Kim Dotcom, the file-sharing kingpin indicted on criminal copyright infringement allegations in the United States, is suffering a setback in his purported quest to build a follow-up site to Megaupload, which U.S. authorities shuttered in January.
Authorities in the African nation of Gabon have seized the domain, me.ga, that Dotcom registered and claimed last week would be used to launch a new, encrypted site for file-sharing, to replace the Megaupload site that U.S. authorities shuttered last January. The domain, .ga, is the country domain for Gabon.

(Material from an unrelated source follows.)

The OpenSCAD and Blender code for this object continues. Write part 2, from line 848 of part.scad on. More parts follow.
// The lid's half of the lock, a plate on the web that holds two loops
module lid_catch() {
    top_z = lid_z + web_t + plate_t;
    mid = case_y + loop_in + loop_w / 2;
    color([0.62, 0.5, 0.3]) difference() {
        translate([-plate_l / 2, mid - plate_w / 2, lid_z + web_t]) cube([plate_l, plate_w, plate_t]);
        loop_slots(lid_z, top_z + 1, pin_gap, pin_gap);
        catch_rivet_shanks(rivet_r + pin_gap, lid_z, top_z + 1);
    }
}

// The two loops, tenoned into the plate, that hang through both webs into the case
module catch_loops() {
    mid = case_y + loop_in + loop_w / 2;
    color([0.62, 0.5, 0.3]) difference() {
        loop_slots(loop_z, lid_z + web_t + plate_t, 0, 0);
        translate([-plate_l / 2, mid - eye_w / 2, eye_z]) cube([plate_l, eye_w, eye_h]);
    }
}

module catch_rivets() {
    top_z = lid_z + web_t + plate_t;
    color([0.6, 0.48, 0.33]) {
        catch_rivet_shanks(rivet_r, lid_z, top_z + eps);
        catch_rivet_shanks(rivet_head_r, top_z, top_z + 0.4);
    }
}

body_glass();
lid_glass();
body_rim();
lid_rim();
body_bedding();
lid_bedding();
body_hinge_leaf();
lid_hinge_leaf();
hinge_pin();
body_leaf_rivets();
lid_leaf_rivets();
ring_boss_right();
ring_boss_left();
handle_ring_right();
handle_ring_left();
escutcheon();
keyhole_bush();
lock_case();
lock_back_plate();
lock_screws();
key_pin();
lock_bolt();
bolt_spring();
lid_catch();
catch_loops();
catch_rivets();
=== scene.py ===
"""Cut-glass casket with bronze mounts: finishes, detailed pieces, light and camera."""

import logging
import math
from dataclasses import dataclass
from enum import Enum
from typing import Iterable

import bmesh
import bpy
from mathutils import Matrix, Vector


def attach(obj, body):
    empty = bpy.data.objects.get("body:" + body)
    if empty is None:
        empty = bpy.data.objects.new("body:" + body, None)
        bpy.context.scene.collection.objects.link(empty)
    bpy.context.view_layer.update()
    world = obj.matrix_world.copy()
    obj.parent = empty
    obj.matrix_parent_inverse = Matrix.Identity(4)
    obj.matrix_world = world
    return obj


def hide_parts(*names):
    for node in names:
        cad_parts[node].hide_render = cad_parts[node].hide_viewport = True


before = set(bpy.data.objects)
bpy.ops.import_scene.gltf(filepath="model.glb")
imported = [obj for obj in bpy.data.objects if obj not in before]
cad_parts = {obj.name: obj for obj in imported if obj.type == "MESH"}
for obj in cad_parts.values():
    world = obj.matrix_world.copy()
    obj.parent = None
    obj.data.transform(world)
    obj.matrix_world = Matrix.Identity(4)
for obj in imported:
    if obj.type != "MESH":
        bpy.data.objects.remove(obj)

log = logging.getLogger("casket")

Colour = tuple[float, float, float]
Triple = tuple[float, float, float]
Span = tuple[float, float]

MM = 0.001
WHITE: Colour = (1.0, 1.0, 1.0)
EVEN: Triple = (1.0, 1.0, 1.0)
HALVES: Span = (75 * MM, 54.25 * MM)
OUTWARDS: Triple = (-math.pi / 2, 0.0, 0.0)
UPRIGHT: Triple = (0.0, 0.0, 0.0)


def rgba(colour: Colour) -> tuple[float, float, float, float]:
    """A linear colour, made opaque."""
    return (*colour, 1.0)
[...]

Gabon Communication Minister Blaise Louembe announced that he had “instructed” the government to “immediately suspend” Dotcom’s new site, which was hosted by Gabon Telecom, a subsidiary of French telecom Vivendi.
Dotcom tweeted that he had “an alternate domain” and blamed the U.S. for Gabon’s action, saying that the seizure “demonstrates the bad faith witch hunt the US government is on.”
The criminal prosecution of Megaupload targets seven individuals connected to the file-sharing site, including founder Dotcom. They were indicted in January on a variety of charges, including criminal copyright infringement and conspiracy to commit money laundering. Their extradition to the United States is pending.
Megaupload allowed users to upload large files and share them with others. The authorities allege the service was used almost exclusively for sharing copyrighted material without permission.